PROBLEM DESCRIPTION: Repeat only the lines from the one containing "high = [max(corner[axis]" through the one containing "cad_parts[node].hide_render = cad_parts[node].hide_viewport", exactly as written, both ends included.

Begin

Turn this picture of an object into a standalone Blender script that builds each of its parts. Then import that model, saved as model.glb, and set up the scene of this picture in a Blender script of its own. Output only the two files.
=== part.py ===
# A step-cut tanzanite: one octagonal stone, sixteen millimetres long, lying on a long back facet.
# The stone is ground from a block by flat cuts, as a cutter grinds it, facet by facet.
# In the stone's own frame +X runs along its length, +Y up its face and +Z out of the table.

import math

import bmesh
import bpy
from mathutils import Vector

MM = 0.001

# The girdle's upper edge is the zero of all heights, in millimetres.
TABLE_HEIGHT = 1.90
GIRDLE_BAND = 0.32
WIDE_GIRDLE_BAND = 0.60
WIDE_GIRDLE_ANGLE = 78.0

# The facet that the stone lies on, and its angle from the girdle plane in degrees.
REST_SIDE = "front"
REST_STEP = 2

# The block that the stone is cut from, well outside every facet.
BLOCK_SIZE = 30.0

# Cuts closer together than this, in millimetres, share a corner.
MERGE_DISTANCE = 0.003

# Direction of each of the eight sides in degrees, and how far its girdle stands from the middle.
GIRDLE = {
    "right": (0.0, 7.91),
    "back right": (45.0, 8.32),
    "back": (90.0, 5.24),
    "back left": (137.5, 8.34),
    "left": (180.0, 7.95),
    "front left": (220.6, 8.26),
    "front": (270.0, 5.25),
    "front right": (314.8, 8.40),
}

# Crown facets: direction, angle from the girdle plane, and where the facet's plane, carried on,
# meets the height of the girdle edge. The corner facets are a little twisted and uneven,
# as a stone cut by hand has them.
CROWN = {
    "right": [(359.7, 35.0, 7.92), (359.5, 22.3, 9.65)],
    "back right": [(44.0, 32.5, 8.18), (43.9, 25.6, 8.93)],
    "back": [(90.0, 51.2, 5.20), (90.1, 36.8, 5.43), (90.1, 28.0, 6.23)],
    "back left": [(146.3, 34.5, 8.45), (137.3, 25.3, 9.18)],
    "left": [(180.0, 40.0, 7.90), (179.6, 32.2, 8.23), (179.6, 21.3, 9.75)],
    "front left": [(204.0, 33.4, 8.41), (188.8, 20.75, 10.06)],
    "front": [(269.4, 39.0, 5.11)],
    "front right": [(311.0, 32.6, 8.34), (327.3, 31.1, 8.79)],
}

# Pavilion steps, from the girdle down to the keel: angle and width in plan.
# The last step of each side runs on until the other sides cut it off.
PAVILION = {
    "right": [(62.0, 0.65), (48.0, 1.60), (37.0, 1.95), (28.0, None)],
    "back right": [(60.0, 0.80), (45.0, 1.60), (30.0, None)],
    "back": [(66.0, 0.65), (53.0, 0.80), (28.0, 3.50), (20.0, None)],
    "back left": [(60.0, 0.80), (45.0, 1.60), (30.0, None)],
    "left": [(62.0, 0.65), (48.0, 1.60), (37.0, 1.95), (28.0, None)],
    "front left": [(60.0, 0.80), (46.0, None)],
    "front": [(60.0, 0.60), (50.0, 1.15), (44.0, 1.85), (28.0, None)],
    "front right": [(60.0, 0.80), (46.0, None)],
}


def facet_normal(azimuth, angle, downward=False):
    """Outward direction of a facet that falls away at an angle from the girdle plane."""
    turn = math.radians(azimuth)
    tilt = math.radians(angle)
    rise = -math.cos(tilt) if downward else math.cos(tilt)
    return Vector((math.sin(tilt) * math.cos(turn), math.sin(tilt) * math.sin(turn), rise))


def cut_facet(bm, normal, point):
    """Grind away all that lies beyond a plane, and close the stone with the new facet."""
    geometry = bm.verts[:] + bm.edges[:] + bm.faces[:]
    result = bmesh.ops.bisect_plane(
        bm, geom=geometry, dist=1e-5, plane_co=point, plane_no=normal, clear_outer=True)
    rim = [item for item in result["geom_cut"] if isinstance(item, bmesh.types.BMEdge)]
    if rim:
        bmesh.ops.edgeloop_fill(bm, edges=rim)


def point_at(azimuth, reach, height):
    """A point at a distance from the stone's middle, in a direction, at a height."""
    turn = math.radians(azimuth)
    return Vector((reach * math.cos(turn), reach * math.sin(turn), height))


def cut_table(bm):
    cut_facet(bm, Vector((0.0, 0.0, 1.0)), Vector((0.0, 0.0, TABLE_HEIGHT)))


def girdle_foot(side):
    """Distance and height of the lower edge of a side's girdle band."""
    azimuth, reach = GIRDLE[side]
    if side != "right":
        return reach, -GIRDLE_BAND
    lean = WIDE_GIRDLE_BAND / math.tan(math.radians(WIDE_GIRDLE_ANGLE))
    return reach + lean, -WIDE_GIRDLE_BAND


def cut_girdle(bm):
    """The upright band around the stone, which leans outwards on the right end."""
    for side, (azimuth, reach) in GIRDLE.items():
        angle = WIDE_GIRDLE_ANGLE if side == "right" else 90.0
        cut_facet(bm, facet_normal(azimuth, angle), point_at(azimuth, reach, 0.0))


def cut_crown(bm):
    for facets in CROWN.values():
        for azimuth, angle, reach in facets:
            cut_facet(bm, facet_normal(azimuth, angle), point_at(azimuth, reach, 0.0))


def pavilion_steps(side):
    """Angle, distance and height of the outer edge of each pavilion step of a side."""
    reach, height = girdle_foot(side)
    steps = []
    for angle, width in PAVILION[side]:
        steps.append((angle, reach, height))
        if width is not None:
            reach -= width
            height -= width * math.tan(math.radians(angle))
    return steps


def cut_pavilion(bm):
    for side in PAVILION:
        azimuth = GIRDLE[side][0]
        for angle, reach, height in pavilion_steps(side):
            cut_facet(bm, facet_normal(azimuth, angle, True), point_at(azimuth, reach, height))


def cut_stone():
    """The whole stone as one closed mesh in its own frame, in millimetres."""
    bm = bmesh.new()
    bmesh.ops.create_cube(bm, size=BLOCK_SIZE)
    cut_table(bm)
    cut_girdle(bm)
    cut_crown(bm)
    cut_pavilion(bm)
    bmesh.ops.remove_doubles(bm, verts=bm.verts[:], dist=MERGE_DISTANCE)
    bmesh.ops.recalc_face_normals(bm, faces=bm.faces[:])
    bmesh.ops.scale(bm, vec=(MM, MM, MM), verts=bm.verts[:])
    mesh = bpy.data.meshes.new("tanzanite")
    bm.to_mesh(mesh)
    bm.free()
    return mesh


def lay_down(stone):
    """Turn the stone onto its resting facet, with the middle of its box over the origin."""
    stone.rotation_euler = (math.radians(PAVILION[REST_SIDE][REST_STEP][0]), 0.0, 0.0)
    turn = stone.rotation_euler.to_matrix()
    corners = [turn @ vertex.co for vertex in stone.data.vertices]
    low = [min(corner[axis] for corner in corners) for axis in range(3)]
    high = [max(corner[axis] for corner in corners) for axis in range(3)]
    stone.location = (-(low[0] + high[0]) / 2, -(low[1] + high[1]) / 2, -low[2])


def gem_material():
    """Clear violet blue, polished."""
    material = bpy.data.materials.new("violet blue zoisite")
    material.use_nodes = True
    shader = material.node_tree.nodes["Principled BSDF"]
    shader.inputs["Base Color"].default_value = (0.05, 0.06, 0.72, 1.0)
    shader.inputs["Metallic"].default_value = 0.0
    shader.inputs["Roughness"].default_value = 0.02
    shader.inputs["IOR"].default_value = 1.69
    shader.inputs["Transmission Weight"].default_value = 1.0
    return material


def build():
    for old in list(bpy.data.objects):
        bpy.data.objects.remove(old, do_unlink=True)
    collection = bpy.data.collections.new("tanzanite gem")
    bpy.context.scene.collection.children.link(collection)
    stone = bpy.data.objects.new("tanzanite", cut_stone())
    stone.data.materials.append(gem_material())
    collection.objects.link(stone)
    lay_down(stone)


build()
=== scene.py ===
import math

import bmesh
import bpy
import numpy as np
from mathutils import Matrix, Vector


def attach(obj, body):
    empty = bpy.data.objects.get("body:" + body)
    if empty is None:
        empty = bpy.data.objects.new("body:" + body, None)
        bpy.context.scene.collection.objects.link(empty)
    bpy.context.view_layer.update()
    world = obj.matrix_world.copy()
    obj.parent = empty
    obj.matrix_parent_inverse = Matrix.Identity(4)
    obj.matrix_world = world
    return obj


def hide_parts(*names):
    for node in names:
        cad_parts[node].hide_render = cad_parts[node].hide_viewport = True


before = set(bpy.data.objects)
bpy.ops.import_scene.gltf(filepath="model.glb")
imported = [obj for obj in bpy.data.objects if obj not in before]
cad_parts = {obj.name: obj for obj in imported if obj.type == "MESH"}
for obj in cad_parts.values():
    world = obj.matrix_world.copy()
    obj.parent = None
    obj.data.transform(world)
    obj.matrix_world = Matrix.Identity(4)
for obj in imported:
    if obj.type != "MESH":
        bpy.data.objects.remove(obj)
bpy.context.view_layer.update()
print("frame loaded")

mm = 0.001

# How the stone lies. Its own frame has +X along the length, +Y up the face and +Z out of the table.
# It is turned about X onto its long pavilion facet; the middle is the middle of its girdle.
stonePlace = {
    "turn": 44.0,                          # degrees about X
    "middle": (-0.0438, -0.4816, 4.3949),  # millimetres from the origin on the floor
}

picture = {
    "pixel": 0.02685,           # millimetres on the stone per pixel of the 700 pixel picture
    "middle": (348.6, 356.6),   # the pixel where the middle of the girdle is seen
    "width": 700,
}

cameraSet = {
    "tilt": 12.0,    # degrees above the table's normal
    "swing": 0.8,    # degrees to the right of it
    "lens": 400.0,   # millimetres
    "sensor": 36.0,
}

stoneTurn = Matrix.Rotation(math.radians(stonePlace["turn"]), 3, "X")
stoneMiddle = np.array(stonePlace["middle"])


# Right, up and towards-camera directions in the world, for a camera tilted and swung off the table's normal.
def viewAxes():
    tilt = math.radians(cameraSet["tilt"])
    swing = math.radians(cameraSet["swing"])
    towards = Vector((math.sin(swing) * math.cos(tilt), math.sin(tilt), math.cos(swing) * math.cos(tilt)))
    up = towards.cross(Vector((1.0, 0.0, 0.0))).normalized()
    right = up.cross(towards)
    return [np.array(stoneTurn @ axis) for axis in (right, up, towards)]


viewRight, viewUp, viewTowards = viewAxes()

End

RESULT OF THIS TASK:
    high = [max(corner[axis] for corner in corners) for axis in range(3)]
    stone.location = (-(low[0] + high[0]) / 2, -(low[1] + high[1]) / 2, -low[2])


def gem_material():
    """Clear violet blue, polished."""
    material = bpy.data.materials.new("violet blue zoisite")
    material.use_nodes = True
    shader = material.node_tree.nodes["Principled BSDF"]
    shader.inputs["Base Color"].default_value = (0.05, 0.06, 0.72, 1.0)
    shader.inputs["Metallic"].default_value = 0.0
    shader.inputs["Roughness"].default_value = 0.02
    shader.inputs["IOR"].default_value = 1.69
    shader.inputs["Transmission Weight"].default_value = 1.0
    return material


def build():
    for old in list(bpy.data.objects):
        bpy.data.objects.remove(old, do_unlink=True)
    collection = bpy.data.collections.new("tanzanite gem")
    bpy.context.scene.collection.children.link(collection)
    stone = bpy.data.objects.new("tanzanite", cut_stone())
    stone.data.materials.append(gem_material())
    collection.objects.link(stone)
    lay_down(stone)


build()
=== scene.py ===
import math

import bmesh
import bpy
import numpy as np
from mathutils import Matrix, Vector


def attach(obj, body):
    empty = bpy.data.objects.get("body:" + body)
    if empty is None:
        empty = bpy.data.objects.new("body:" + body, None)
        bpy.context.scene.collection.objects.link(empty)
    bpy.context.view_layer.update()
    world = obj.matrix_world.copy()
    obj.parent = empty
    obj.matrix_parent_inverse = Matrix.Identity(4)
    obj.matrix_world = world
    return obj


def hide_parts(*names):
    for node in names:
        cad_parts[node].hide_render = cad_parts[node].hide_viewport = True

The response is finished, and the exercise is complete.